Interesting...and 1/2 the price of ROKU.


----------



## trdrjeff (Dec 3, 2007)

Funny seeing something with an HDMI port being called 'old'

I've been looking for a roku on Craigslist for about $50 to hook up an old CRT for Amazon prime streaming


----------



## Davenlr (Sep 16, 2006)

After adding the keyboard to actually use it, its more like $90.

My android powered Vizio Co-Star is about the same price, and is available now.


----------



## Nick (Apr 23, 2002)

If it will put the content of my notebook and desktop screens on my 'big' HD display, wirelessly, I'm in, although it looks like I'll need a display with four HDMI inputs.


----------



## Cholly (Mar 22, 2004)

hdtvfan0001 said:


> Interesting...and 1/2 the price of ROKU.


Not really -You can get a Roku HD direct from Roku for $69.99 with free shipping.


trdrjeff said:


> Funny seeing something with an HDMI port being called 'old'
> 
> I've been looking for a roku on Craigslist for about $50 to hook up an old CRT for Amazon prime streaming


You can get the Roku LT direct from Roku for $50. Why go to Craigslist?

http://shop.roku.com/


----------



## 4HiMarks (Jan 21, 2004)

trdrjeff said:


> Funny seeing something with an HDMI port being called 'old'


+1

Any TV with an HDMI port still has plenty of life left in it.


----------



## itzme (Jan 17, 2008)

I'm curious about the keyboard. I own so many wireless keyboards already and wonder if any would be compatible. Is the FAVI one Bluetooth?

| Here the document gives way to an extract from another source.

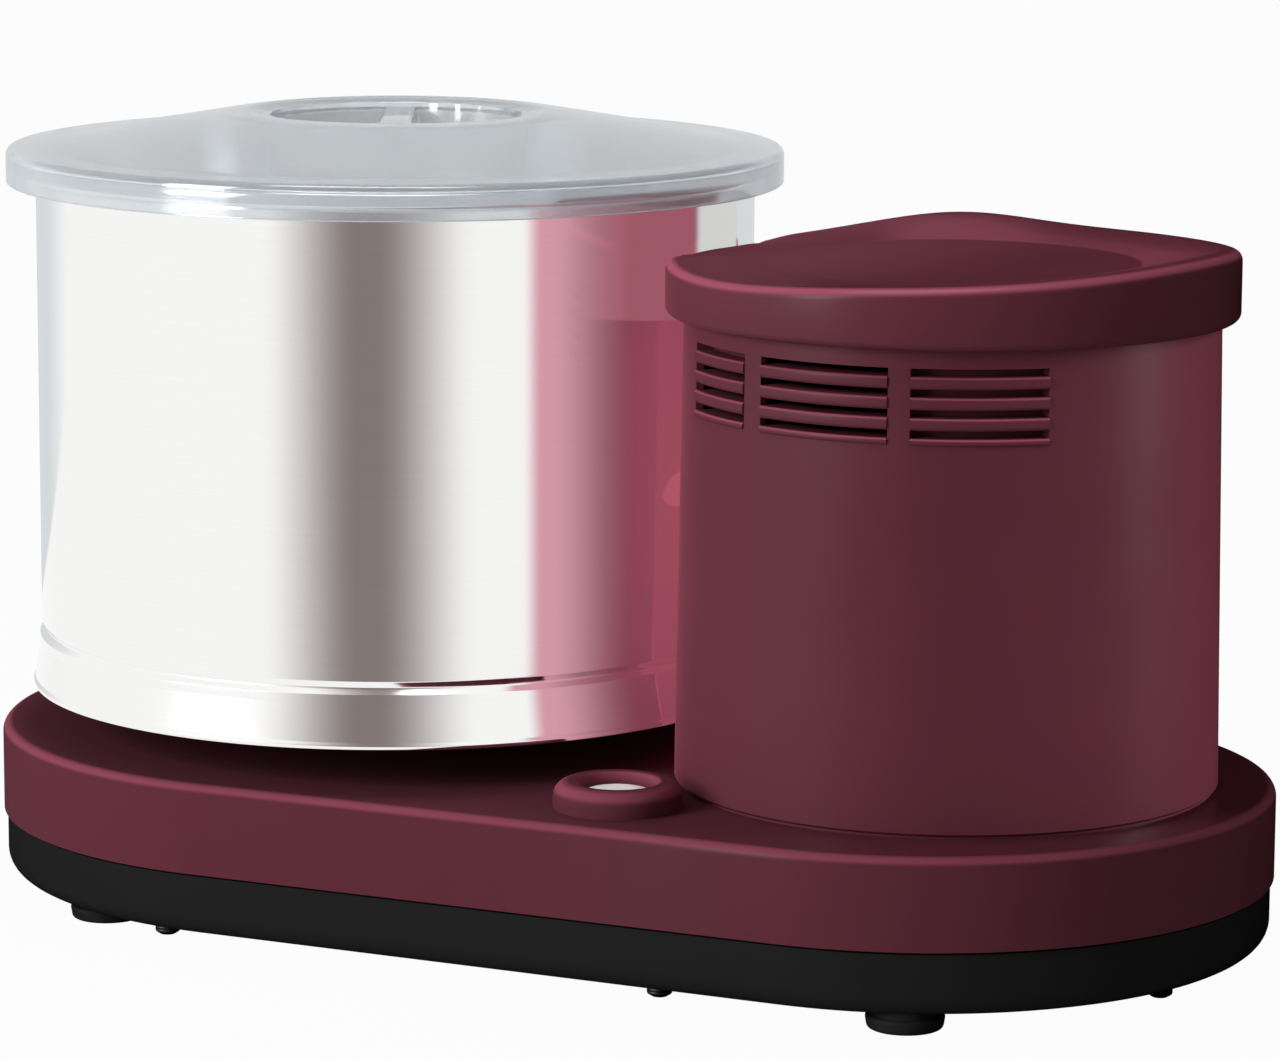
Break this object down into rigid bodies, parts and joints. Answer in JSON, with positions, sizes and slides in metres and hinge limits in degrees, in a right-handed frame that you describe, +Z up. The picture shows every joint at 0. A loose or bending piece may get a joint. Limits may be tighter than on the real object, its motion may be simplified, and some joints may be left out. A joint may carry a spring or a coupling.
{
  "type": "wet grinder",
  "caption": "Table-top wet grinder: lidded steel drum with a stone floor, rollers on a still carrier, and a motor tower that turns the drum by a belt.",
  "frame": {"origin": "at the level of the feet, under the middle of the base", "axes": "+X runs from the drum to the motor tower, +Z is up, and the button is on the -Y side"},
  "size_m": [0.4451, 0.2596, 0.2641],
  "materials": {
    "maroon_plastic": "glossy maroon moulding",
    "black_plastic": "satin black moulding",
    "black_rubber": "matt",
    "polished_steel": "mirror-polished stainless steel",
    "clear_plastic": "clear moulding with a blue-grey tint",
    "granite": "fine-ground grey granite",
    "white_plastic": "glossy white moulding",
    "plated_steel": "turned and plated",
    "core_steel": "stacked laminations",
    "cast_aluminium": "die cast"
  },
  "bodies": {
    "base": {"base_cover": "maroon_plastic", "base_tray": "black_plastic", "rubber_feet": "black_rubber", "tray_screws": "plated_steel", "spindle_plate": "plated_steel", "centre_shaft": "plated_steel", "drive_belt": "black_rubber", "motor_mounts": "black_rubber", "motor_plate": "plated_steel", "lower_shield": "cast_aluminium", "upper_shield": "cast_aluminium", "stator_core": "core_steel", "run_capacitor": "white_plastic", "thermal_cutout": "black_plastic", "terminal_block": "white_plastic", "power_switch": "black_plastic", "cord_gland": "black_plastic", "motor_tower": "maroon_plastic", "tower_cap": "maroon_plastic"},
    "drive": {"drive_hub": "cast_aluminium", "hub_bearing": "plated_steel", "driven_pulley": "black_plastic"},
    "drum": {"drum_shell": "polished_steel", "drum_skirt": "polished_steel", "drum_tube": "polished_steel", "floor_stone": "granite", "stone_lock_ring": "white_plastic", "drum_coupling": "black_plastic"},
    "lid": {"lid": "clear_plastic"},
    "carrier": {"stone_carrier": "white_plastic", "roller_axles": "plated_steel", "axle_nuts": "plated_steel", "carrier_knob": "white_plastic", "drum_scraper": "white_plastic"},
    "left_roller": {"left_roller_stone": "granite"},
    "right_roller": {"right_roller_stone": "granite"},
    "rotor": {"motor_shaft": "plated_steel", "rotor_core": "core_steel", "motor_pulley": "plated_steel", "cooling_fan": "black_plastic"},
    "button": {"power_button": "white_plastic"}
  },
  "joints": [
    {"name": "drum_spin", "type": "hinge", "parent": "base", "child": "drive", "pos_m": [-0.0872, 0, 0], "axis": [0, 0, 1], "continuous": true},
    {"name": "drum_lift", "type": "slide", "parent": "drive", "child": "drum", "axis": [0, 0, 1], "range_m": [0, 0.16]},
    {"name": "lid_lift", "type": "slide", "parent": "drum", "child": "lid", "axis": [0, 0, 1], "range_m": [0, 0.06]},
    {"name": "carrier_turn", "type": "hinge", "parent": "drum", "child": "carrier", "pos_m": [-0.0872, 0, 0], "axis": [0, 0, 1], "continuous": true},
    {"name": "left_roller_spin", "type": "hinge", "parent": "carrier", "child": "left_roller", "pos_m": [-0.1532, 0, 0.1515], "axis": [-1, 0, 0], "continuous": true},
    {"name": "right_roller_spin", "type": "hinge", "parent": "carrier", "child": "right_roller", "pos_m": [-0.0212, 0, 0.1515], "axis": [1, 0, 0], "continuous": true},
    {"name": "rotor_spin", "type": "hinge", "parent": "base", "child": "rotor", "pos_m": [0.117, 0, 0.1], "axis": [0, 0, 1], "continuous": true},
    {"name": "button_press", "type": "slide", "parent": "base", "child": "button", "axis": [0, 0, 1], "range_m": [-0.0025, 0], "stiffness_N_per_m": 600, "springref_m": 0.002}
  ],
  "couplings": [
    {"joint": "carrier_turn", "follows": "drum_spin", "ratio": -1},
    {"joint": "left_roller_spin", "follows": "drum_spin", "ratio": 1.65},
    {"joint": "right_roller_spin", "follows": "drum_spin", "ratio": 1.65},
    {"joint": "rotor_spin", "follows": "drum_spin", "ratio": 8.6957}
  ]
}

IR? Proprietary?


----------



## trdrjeff (Dec 3, 2007)

Cholly said:


> Not really -You can get a Roku HD direct from Roku for $69.99 with free shipping.
> 
> You can get the Roku LT direct from Roku for $50. Why go to Craigslist?
> 
> http://shop.roku.com/


I've seen some of the XS 2 for $50 but they go pretty quick. 
There's a refurb SMP-N200 for $35 shipped right now on ebay that will do Amazon Prime & DLNA. I'll likely pick that up.


----------



## trdrjeff (Dec 3, 2007)

Pretty pleased with the SMP-N200, interface is about identical to a PS3. It was a little hassle to set up as the Mac address had been previously activated since it was a refurb, you'd think Sony would correct that in their refurb process.


----------